Long-time diplomat, LSU graduate and Louisiana native Linda Thomas-Greenfield accepted her nomination to serve in President-Elect Joe Biden’s cabinet as Ambassador to the United Nations.
In her remarks on Nov. 24, she explained how she put a “Cajun spin” on diplomacy in her 35 years serving across four continents the Foreign Service. Thomas-Greenfield was born in Baker, Louisiana, a rural town north of Baton Rouge, and she paid homage to her home state by engaging in what she calls “Gumbo diplomacy.”
“Wherever I was posted around the world, I’d invite people of different backgrounds and beliefs to help me make a roux, and chop onions for the holy trinity and make homemade gumbo,” she said. “It was my way of breaking down barriers, connecting with people, and starting to see each other on a human level-- a bit of lagniappe is what we say in Louisiana.”
Emeritus Professor of Sociology at LSU Thomas Durant met Thomas-Greenfield when she spoke to the LSU Black Faculty and Staff Caucus over 20 years ago. He said that as the second Black woman to serve in her new position, Thomas-Greenfield will continue to shift the culture of American politics.
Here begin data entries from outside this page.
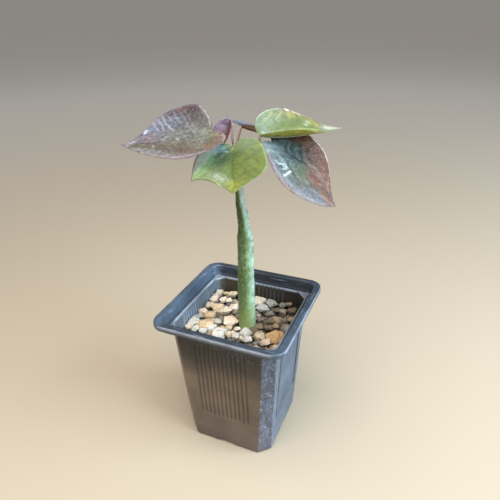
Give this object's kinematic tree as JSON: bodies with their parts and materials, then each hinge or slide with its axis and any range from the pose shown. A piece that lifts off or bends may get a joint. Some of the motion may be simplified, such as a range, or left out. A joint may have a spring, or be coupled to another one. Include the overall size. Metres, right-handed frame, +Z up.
{
  "type": "potted adenia stylosa",
  "caption": "Young caudex plant with a green stem and heart-shaped leaves, growing in pale gravel in a square ribbed plastic nursery pot.",
  "frame": {"origin": "on the surface that the pot stands on, under the middle of the whole plant's box seen from above", "axes": "+Z up; -Y out of the pot's front side, which is the wide ribbed one in the picture; +X out of the side to its right"},
  "size_m": [0.0882, 0.0788, 0.1789],
  "materials": {
    "pot_plastic": "satin moulded charcoal plastic, scuffed, with pale lime marks",
    "potting_mix": "rough dark crumbly soil",
    "gravel_stone": "matt pale chips in cream, beige, ochre and grey",
    "stem_green": "soft green skin with a pale waxy bloom",
    "leaf_left_tissue": "waxy mottled mauve and olive leaf with a copper band and a pink margin",
    "leaf_front_tissue": "waxy yellow-green leaf with faint darker veins and a pale margin",
    "leaf_right_upper_tissue": "waxy light green leaf with cream mottling and a dry nick in its margin",
    "leaf_right_lower_tissue": "glossy slate green leaf with a copper edge and a pink margin",
    "young_leaf_left_tissue": "waxy pink-mauve young leaf, red-brown underneath",
    "young_leaf_right_tissue": "waxy grey-lilac young leaf, copper underneath"
  },
  "bodies": {
    "root": {"pot": "pot_plastic", "potting_mix": "potting_mix", "gravel": "gravel_stone", "stem": "stem_green", "leaf_left": "leaf_left_tissue", "leaf_front": "leaf_front_tissue", "leaf_right_upper": "leaf_right_upper_tissue", "leaf_right_lower": "leaf_right_lower_tissue", "young_leaf_left": "young_leaf_left_tissue", "young_leaf_right": "young_leaf_right_tissue"}
  },
  "joints": []
}
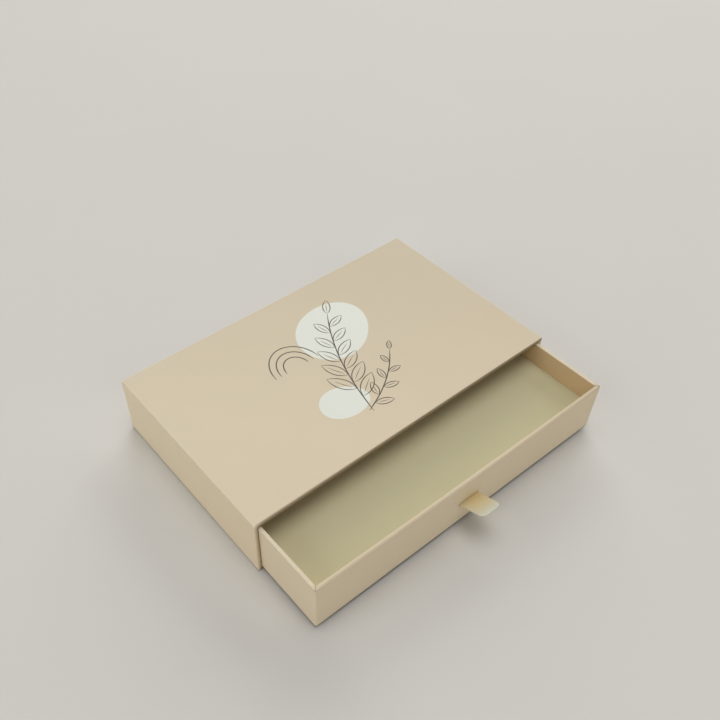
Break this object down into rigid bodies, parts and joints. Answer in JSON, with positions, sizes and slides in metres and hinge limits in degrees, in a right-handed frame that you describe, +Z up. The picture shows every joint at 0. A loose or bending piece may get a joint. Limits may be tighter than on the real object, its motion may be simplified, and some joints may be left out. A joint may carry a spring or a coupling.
{
  "type": "sliding drawer gift box",
  "caption": "Flat rigid paper-covered box: a drawer with a raised floor and a pull tab slides in a sleeve open at the front.",
  "frame": {"origin": "centre of the sleeve's underside, on the surface that the box rests on", "axes": "+Z up, -Y out of the sleeve's mouth, +X to the right seen from the front"},
  "size_m": [0.25, 0.2238, 0.0465],
  "materials": {
    "covering_paper": "matte",
    "lining_paper": "matte",
    "greyboard": "matte",
    "paper_tape": "matte",
    "khaki_sheet": "matte",
    "tab_strip": "matte"
  },
  "bodies": {
    "sleeve": {"sleeve_top_board": "greyboard", "sleeve_bottom_board": "greyboard", "sleeve_left_board": "greyboard", "sleeve_right_board": "greyboard", "sleeve_back_board": "greyboard", "sleeve_edge_tapes": "paper_tape", "sleeve_back_tapes": "paper_tape", "sleeve_wrap": "covering_paper", "sleeve_lining": "lining_paper", "sleeve_base_sheet": "covering_paper", "sleeve_back_sheet": "covering_paper"},
    "drawer": {"drawer_base_board": "greyboard", "drawer_front_board": "greyboard", "drawer_back_board": "greyboard", "drawer_left_board": "greyboard", "drawer_right_board": "greyboard", "drawer_corner_tapes": "paper_tape", "drawer_wrap": "covering_paper", "drawer_base_sheet": "lining_paper", "drawer_floor_sheet": "lining_paper", "platform_risers": "greyboard", "platform_deck": "greyboard", "platform_cover": "khaki_sheet", "pull_tab_tail": "tab_strip", "pull_tab_patch": "lining_paper"},
    "pull_tab": {"pull_tab": "tab_strip"}
  },
  "joints": [
    {"name": "drawer_slide", "type": "slide", "parent": "sleeve", "child": "drawer", "axis": [0, -1, 0], "range_m": [-0.053, 0.1]},
    {"name": "pull_tab_flex", "type": "hinge", "parent": "drawer", "child": "pull_tab", "pos_m": [0, -0.129, 0.0222], "axis": [-1, 0, 0], "range_deg": [-60, 45], "stiffness_Nm_per_rad": 0.002}
  ]
}
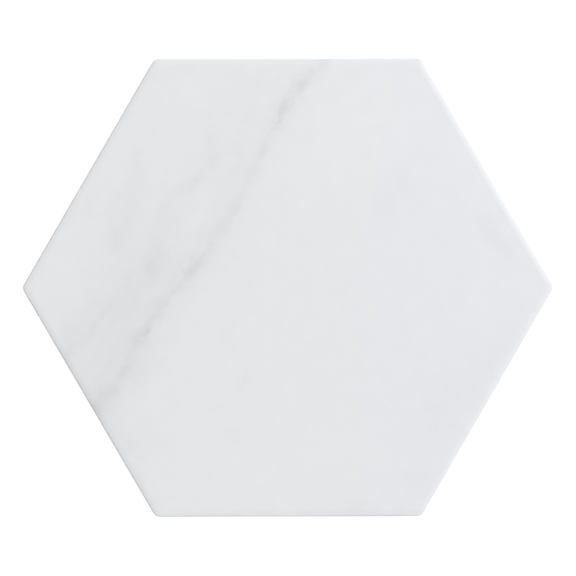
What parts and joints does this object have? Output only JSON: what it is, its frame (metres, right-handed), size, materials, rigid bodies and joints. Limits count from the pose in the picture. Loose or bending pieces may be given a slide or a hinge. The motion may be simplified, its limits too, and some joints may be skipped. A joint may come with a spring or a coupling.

“To see that a Black woman is the leader of American foreign policy, it sends a signal to this country and to the rest of the world that America will live out its dream of being a truly multicultural society,” Durant said.
He said that Thomas-Greenfield is a “well-qualified and well-grounded” pick for U.N. Ambassador, having served as Ambassador to Liberia and held postings in Pakistan, Kenya, Nigeria and Jamaica, among other countries.
“The Ambassador to the U.N. represents America’s foreign mission in the rest of the world and sets international policy based on U.S. interest,” he said. “In order to be the Ambassador to the U.N., you have to have a broad knowledge and experience in foreign affairs and international relationships, and she’s proven that for the last 35 years.”
Durant said that Thomas-Greenfield will renew Americans’ faith in foreign leadership and restore integrity on a global stage.
“She will do an excellent job of restoring leadership on the world’s stage that has been so diminished in the last four years,” Durant said . “We have lost some of our leadership, power and respect, and I think people like Linda will be able to capture that American power and leadership again.”
LSU alumnus Dr. Albert Agard has spent over 20 years serving in the international government in Africa. He said Thomas-Greenfield will flourish in her new position as she works to improve relations between the United States and countries all over the world.
“The fact that she has been exposed to so many diverse cultures makes her aptly qualified for this position,” Agard said. “She will have to make decisions for the world, and I can’t think of any other U.N. Ambassador in the past several years that has come with this type of qualification. You can’t substitute briefings for actual experience."
He met Thomas-Greenfield when she reached out to him during his time as an international student when they were both undergraduates at LSU. She befriended him, checking up on him and making sure he acclimated to college life in Louisiana.
“I think that was an indication of things to come,” Agard said. “She’s always had a heart for diplomacy on a global scale. For that, she’s going to be a great ambassador.”
Endowed Chair of Race, Media and Cultural Literacy and professor at LSU Tina Harris said that Biden and Harris’s cabinet nominees represent racial, ethnic and cultural diversity in a way that is critical to their political success.
“People elect politicians to protect their rights and defend their interests, and women and people of color have not always been represented,” Harris said. “The lack of representation translates into the creation, development and subsequent adoption of policies and laws that are counterintuitive to the interests of marginalized groups. With nominees like these, trust is built between voters and government officials through representation and the belief that someone is acting in their best interest.”
Thomas-Greenfield said that as she remembers her humble beginnings, she thinks about the American people and their hope in the face of cruelty and struggle. She said that global challenges like COVID-19, climate change and poverty can be solved if America is leading the way.
“America is back,” Thomas-Greenfield said. “Multilateralism is back. Diplomacy is back.”